DARPA has announced that it has awarded contracts for the first phase of the Demonstration Rocket for Agile Cislunar Operations (DRACO) program. The program’s stated goal is to demonstrate a nuclear thermal propulsion system above low Earth orbit by 2025. The trio of prime contractors selected by DARPA includes General Atomics, Blue Origin, and Lockheed Martin.
DARPA says that rapid maneuvering is a core tenant for modern DoD operations on land, sea, and air. However, rapid maneuvering in space has been challenging due to electric and chemical space propulsion systems in use today. Those systems have limitations in thrust-to-weight for electric and propellant efficiency for chemical propulsion systems. DRACO’s nuclear thermal propulsion system has the potential for high thrust-to-weight ratios similar to in-space chemical propulsion while approaching the high propellant efficiency of electric systems.
That combination of efficiencies would allow a DRACO spacecraft greater agility leading to the ability to implement DoD’s core tenant of rapid maneuvering in space between the Earth and moon. DRACO program manager Major Nathan Greiner from the USAF says the trio of teams have already demonstrated capabilities in developing and deploying advanced reactor, propulsion, and spacecraft systems. Nuclear thermal pulse technology the program seeks to develop and demonstrate aims to be the foundation for future operations in space.
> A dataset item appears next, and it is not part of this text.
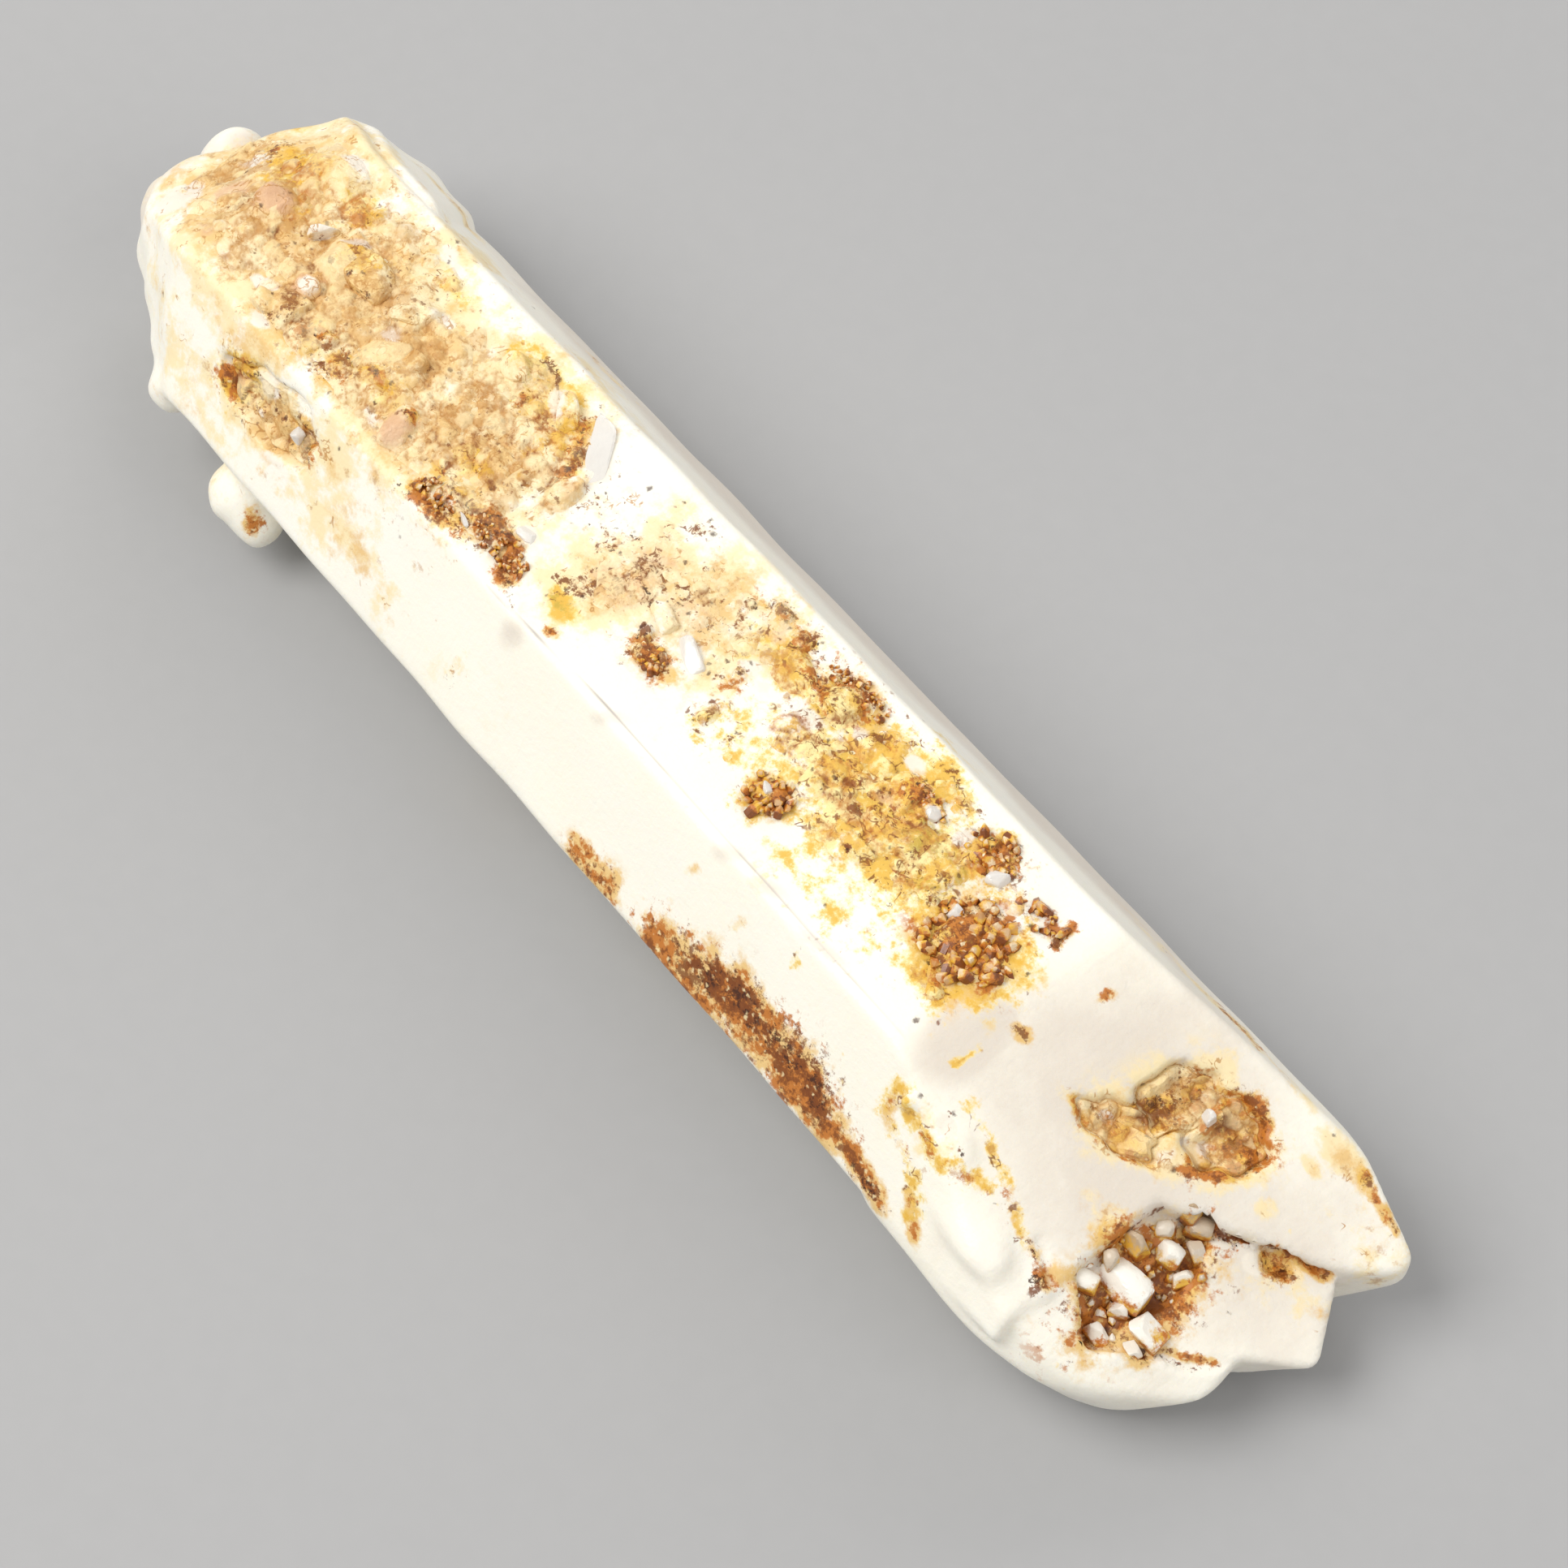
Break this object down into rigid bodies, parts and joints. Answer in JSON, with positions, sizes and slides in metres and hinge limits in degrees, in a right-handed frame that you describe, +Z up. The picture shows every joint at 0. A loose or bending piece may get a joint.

The first phase for DRACO lasts 18 months and has two tracks. Track A entails the preliminary design of a nuclear thermal propulsion reactor and propulsion subsystem concept. Track B has a goal of producing an Operational System spacecraft concept designed to meet mission objectives and develop a Demonstration System. Greiner says that the first phase of the program involves risk reduction efforts to allow on-orbit demonstration in later stages of the program.
General Atomics is performing the Track A reactor development work with Blue Origin and Lockheed Martin independently performing Track B work. DRACO Phase 1 will impact follow-up phases in design, fabrication, and on-orbit demonstrations. DARPA will solicit all follow-on phases in the future.